As to why, we only need appreciate that in some cases, US companies are offering a higher yield on their dividends than they are on their bonds. We are in a parallel universe that is unrecognisable. And central banks across the globe have no intention of changing that.
Commodities
Oil had a bit of a blip on Friday night when the US dollar plunged 1.2%, but it was back to business as usual last night as the dollar crept back up 0.3% and the realities of building inventories, and in particular building gasoline inventories at the height of US driving season, re-established. As to just how low oil can go, well that’s a matter of debate. Having suffered the shock of early 2016 and recovered to find a threshold of rig restarts at US$50/bbl, one presumes the downside is relatively limited as those rigs can just as swiftly shut down once more.

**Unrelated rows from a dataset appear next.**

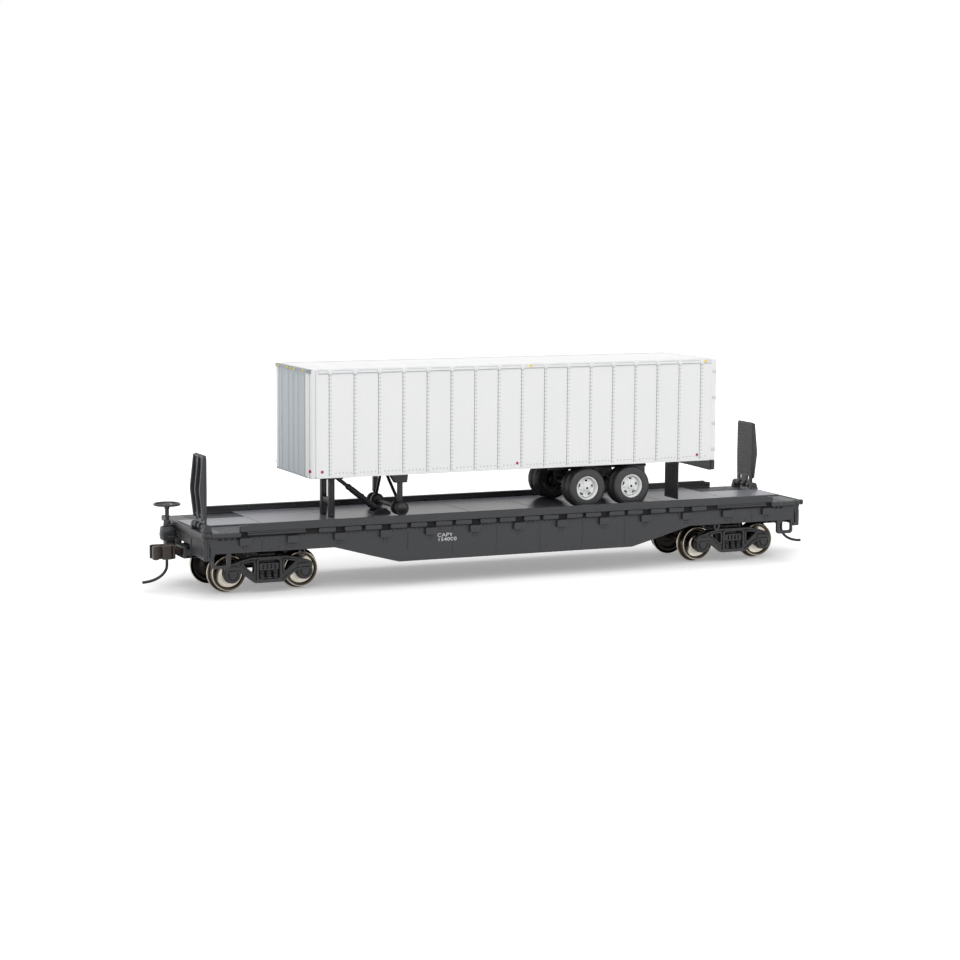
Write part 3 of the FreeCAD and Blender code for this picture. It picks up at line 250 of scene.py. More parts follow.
def block(x: Pair, y: Pair, z: Pair, edge: float = 0.12) -> Solid:
    """Return a box over three stretches with all of its edges eased."""
    x, y, z = (tuple(sorted(stretch)) for stretch in (x, y, z))
    edge = min(edge, *(0.3 * (high - low) for low, high in (x, y, z)))
    return extruded(Axis.Z, rounded(rectangle(x, y), edge, 1), *z, edge)


def turned(axis: Axis, profile: Sequence[Pair], centre: Pair, steps: int = 40, ring: bool = False) -> Solid:
    """Turn a profile about an axis.

    Args:
        axis: the axis it turns about.
        profile: pairs of place along the axis and radius, in order.
        centre: the axis's place on the other two axes.
        steps: faces round the turn.
        ring: whether the profile closes on itself round a hole.

    Returns:
        The closed shape.
    """
    along, across, up = axis.value
    points, rings, faces = [], [], []
    for place, radius in profile:
        count = steps if radius > 1e-6 else 1
        rings.append([len(points) + index for index in range(count)])
        for index in range(count):
            turn = math.tau * index / steps
            corner = [0.0, 0.0, 0.0]
            corner[along] = place
            corner[across] = centre[0] + radius * math.cos(turn)
            corner[up] = centre[1] + radius * math.sin(turn)
            points.append(corner)
    pairs = list(zip(rings, rings[1:] + rings[:1] if ring else rings[1:]))
    for lower, upper in pairs:
        for index in range(steps):
            after = (index + 1) % steps
            quad = (lower[index % len(lower)], lower[after % len(lower)],
                    upper[after % len(upper)], upper[index % len(upper)])
            face = tuple(dict.fromkeys(quad))
            if len(face) > 2:
                faces.append(face)
    if not ring:
        faces += [tuple(end) for end in (rings[0], rings[-1]) if len(end) > 2]
    return Solid(np.array(points), faces)


def bar(axis: Axis, stretch: Pair, centre: Pair, radius: float, steps: int = 24,
        edge: float = 0.08) -> Solid:
    """Return a round bar along an axis with eased ends."""
    low, high = sorted(stretch)
    edge = min(edge, (high - low) * 0.3, radius * 0.4)
    profile = [(low, radius - edge), (low + edge, radius), (high - edge, radius), (high, radius - edge)]
    return turned(axis, profile, centre, steps)


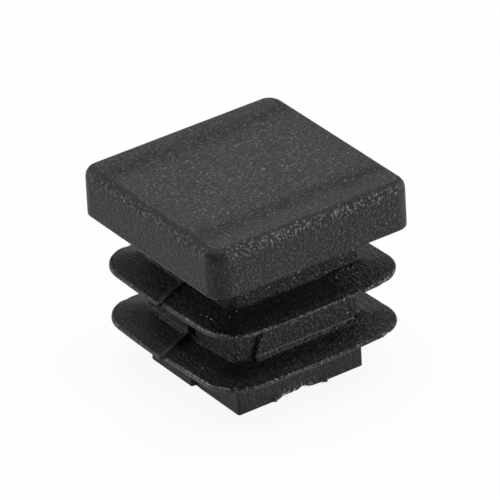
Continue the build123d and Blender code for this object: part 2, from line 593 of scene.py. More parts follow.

And at some point, what everyone has been expecting for nigh on two years now, the global economy must see some benefit from lower energy costs.
West Texas crude is this morning at US$40.08/bbl, down US$1.32 or 3%.
Base metals were again mixed last night, with aluminium falling 0.5% and copper 1%, while nickel and zinc each rose 1%.
But look out, iron ore has jumped US$1.70 to US$60.50/t.
Gold is relatively steady at US$1352.40/oz.
The Aussie’s been on a rollercoaster since Friday night, shooting up to 76 on the greenback plunge but falling back 0.8% in the meantime to US$0.7533 as RBA expectations intensify.
Today
The SPI Overnight closed down 21 points or 0.4%. NSW is back.
Locally we’ll see building approvals and trade numbers today ahead of the RBA’s decision.
The US will see the Fed’s preferred measure of inflation tonight as the PCE is released along with income and spending data.
Earnings reports are due today from a handful of companies locally, including Navitas ((NVT)) and Seven West Media ((SWM)).
Rudi will Skype-link with Sky Business today to discuss broker calls at around 11.15am.